> _Objective_
Every line in the data below from the one containing "rod((HANDLE_X, y, z), (-1, 0, 0), SCREW_HEAD_R, SCREW_HEAD)" down to the one containing "obj.parent = empty", both included, must be retyped exactly; no other line is to appear.

◆ ◆ ◆ ◆ ◆

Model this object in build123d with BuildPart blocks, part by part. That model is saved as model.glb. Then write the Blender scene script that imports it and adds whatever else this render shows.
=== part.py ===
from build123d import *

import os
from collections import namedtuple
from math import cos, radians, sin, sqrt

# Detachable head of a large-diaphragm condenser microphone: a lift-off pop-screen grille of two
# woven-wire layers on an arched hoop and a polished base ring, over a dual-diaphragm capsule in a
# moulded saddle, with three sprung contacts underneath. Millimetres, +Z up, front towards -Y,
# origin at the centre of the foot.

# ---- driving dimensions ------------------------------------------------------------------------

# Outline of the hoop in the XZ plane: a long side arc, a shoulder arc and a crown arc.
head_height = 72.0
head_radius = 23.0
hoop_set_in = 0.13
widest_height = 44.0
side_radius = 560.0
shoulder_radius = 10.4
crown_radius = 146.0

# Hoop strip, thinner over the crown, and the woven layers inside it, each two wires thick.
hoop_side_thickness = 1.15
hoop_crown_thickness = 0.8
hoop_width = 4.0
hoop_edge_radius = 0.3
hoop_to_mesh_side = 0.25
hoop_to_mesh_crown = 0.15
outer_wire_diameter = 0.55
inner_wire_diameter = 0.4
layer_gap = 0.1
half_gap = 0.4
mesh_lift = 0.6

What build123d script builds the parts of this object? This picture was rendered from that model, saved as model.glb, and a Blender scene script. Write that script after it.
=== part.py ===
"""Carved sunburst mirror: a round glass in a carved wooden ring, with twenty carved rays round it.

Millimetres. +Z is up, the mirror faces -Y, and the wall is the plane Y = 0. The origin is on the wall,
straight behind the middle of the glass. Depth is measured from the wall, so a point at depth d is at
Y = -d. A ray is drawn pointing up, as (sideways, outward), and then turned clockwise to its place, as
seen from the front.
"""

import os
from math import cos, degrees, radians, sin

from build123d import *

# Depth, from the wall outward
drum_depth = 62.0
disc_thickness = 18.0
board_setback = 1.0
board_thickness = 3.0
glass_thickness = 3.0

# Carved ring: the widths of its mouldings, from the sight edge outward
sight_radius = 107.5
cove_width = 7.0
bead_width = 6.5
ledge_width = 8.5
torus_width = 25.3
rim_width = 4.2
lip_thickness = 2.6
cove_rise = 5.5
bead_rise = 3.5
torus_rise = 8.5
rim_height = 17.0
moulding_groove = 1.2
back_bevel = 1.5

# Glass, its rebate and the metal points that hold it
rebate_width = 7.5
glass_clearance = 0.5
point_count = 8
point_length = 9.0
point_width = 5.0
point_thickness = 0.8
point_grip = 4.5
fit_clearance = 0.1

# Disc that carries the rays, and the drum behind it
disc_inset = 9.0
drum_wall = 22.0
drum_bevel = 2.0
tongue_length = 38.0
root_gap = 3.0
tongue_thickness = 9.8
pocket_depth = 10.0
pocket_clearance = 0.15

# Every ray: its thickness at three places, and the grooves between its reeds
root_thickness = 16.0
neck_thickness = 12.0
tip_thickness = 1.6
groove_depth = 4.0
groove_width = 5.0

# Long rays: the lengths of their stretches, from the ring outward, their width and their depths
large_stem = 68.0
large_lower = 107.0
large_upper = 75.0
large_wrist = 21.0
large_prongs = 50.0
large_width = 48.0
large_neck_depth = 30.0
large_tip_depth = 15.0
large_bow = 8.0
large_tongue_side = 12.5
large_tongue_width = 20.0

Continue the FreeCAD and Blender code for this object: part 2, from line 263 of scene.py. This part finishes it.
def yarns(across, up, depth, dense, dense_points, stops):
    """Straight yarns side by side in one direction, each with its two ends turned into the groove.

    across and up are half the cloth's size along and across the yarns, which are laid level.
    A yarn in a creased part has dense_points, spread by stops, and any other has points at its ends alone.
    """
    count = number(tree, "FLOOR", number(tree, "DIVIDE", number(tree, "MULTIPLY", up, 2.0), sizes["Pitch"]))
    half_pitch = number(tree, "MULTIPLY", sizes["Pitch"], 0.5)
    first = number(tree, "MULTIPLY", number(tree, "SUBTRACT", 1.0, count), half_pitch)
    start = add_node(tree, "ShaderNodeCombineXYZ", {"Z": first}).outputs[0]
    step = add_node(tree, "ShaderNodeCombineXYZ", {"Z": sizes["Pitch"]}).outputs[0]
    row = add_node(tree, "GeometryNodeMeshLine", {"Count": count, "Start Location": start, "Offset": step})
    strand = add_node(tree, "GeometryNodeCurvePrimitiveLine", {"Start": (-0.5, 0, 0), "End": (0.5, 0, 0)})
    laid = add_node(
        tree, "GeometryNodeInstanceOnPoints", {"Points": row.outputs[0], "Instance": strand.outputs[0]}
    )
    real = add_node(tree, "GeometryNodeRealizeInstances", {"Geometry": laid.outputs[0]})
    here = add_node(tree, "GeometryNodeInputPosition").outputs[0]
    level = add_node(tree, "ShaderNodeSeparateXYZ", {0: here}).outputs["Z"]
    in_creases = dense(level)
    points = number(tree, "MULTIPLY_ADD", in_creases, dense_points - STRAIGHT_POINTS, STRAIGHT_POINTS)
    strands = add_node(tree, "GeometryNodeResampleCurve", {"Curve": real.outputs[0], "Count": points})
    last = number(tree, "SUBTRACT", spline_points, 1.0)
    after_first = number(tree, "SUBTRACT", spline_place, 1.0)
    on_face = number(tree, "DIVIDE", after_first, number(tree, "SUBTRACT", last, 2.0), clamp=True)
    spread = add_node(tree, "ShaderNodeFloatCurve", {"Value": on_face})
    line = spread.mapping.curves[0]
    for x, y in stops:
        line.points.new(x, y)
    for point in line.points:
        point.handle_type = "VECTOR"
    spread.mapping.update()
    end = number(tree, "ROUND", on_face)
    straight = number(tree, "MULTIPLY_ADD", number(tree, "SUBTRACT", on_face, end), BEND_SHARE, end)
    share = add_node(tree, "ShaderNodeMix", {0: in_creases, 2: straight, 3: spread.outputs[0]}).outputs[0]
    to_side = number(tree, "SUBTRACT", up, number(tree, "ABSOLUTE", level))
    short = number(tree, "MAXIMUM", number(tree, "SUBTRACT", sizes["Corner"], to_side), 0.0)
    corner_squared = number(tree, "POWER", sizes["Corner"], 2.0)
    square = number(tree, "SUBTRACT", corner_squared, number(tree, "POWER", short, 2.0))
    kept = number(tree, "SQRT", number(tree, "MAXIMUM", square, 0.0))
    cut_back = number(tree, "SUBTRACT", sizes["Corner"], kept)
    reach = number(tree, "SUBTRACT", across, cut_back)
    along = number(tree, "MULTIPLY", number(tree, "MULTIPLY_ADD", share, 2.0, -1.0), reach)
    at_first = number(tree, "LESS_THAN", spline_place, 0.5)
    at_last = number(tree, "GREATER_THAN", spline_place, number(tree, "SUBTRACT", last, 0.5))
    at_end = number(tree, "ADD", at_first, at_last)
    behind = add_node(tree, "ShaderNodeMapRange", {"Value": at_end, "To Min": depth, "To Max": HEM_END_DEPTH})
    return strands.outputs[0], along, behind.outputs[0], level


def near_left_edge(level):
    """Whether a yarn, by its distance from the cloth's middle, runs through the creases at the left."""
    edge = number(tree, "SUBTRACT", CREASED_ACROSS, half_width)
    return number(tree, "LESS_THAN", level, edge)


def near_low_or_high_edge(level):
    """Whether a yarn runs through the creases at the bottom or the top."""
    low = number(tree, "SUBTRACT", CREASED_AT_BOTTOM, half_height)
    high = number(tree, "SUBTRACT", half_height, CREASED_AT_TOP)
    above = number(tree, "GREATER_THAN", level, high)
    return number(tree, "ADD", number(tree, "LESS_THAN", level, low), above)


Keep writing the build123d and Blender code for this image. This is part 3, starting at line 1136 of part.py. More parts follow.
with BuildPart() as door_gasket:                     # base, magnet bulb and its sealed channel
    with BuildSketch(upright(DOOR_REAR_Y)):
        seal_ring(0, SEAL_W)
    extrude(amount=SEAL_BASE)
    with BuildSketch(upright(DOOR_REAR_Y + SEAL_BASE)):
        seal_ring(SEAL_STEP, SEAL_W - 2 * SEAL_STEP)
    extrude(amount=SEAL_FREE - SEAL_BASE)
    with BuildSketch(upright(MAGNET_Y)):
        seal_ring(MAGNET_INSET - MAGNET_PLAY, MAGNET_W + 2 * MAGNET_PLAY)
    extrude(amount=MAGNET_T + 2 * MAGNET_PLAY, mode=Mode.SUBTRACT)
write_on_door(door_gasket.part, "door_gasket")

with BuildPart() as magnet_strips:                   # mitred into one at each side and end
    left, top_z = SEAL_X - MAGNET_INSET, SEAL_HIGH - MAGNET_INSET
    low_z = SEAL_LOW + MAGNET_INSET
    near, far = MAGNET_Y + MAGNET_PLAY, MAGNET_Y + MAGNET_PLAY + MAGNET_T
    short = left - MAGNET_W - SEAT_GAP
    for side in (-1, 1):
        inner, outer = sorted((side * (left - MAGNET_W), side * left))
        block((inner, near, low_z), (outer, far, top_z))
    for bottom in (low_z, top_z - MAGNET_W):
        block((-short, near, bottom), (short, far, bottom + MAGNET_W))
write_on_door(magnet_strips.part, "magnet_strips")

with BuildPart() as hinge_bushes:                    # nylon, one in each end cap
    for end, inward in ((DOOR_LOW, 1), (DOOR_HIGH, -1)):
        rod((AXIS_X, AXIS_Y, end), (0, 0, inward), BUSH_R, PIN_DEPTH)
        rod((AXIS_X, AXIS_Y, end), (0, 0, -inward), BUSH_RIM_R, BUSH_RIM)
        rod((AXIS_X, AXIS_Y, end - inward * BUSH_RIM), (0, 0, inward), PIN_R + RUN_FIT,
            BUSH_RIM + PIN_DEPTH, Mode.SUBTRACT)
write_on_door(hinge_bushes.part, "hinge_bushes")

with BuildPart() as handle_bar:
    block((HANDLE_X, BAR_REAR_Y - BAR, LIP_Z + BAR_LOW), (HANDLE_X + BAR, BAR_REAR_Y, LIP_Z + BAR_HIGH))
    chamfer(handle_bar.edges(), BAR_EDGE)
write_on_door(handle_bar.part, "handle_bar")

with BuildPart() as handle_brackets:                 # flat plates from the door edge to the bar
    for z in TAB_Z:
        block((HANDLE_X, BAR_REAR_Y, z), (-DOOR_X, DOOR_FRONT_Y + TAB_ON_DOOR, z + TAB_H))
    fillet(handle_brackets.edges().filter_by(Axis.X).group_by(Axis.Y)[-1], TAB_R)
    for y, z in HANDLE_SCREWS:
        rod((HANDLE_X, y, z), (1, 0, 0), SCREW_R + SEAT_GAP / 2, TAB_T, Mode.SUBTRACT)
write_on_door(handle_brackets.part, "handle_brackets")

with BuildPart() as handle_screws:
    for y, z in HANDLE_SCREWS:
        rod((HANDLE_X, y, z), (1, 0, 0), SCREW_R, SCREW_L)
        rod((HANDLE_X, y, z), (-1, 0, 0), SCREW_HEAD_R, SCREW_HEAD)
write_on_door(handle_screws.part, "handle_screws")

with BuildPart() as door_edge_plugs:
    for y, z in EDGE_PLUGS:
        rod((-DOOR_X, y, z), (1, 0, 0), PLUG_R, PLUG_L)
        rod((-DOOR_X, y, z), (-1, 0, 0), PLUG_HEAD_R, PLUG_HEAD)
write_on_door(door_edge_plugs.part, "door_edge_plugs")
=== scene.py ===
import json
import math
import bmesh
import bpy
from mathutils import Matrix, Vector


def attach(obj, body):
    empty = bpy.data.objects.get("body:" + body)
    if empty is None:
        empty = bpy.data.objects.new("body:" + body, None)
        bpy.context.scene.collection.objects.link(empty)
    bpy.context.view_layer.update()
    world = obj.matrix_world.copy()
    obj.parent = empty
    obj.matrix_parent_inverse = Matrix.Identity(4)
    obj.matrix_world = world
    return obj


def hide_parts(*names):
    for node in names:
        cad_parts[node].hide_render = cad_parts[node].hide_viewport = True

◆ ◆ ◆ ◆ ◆

> _Task response_
        rod((HANDLE_X, y, z), (-1, 0, 0), SCREW_HEAD_R, SCREW_HEAD)
write_on_door(handle_screws.part, "handle_screws")

with BuildPart() as door_edge_plugs:
    for y, z in EDGE_PLUGS:
        rod((-DOOR_X, y, z), (1, 0, 0), PLUG_R, PLUG_L)
        rod((-DOOR_X, y, z), (-1, 0, 0), PLUG_HEAD_R, PLUG_HEAD)
write_on_door(door_edge_plugs.part, "door_edge_plugs")
=== scene.py ===
import json
import math
import bmesh
import bpy
from mathutils import Matrix, Vector


def attach(obj, body):
    empty = bpy.data.objects.get("body:" + body)
    if empty is None:
        empty = bpy.data.objects.new("body:" + body, None)
        bpy.context.scene.collection.objects.link(empty)
    bpy.context.view_layer.update()
    world = obj.matrix_world.copy()
    obj.parent = empty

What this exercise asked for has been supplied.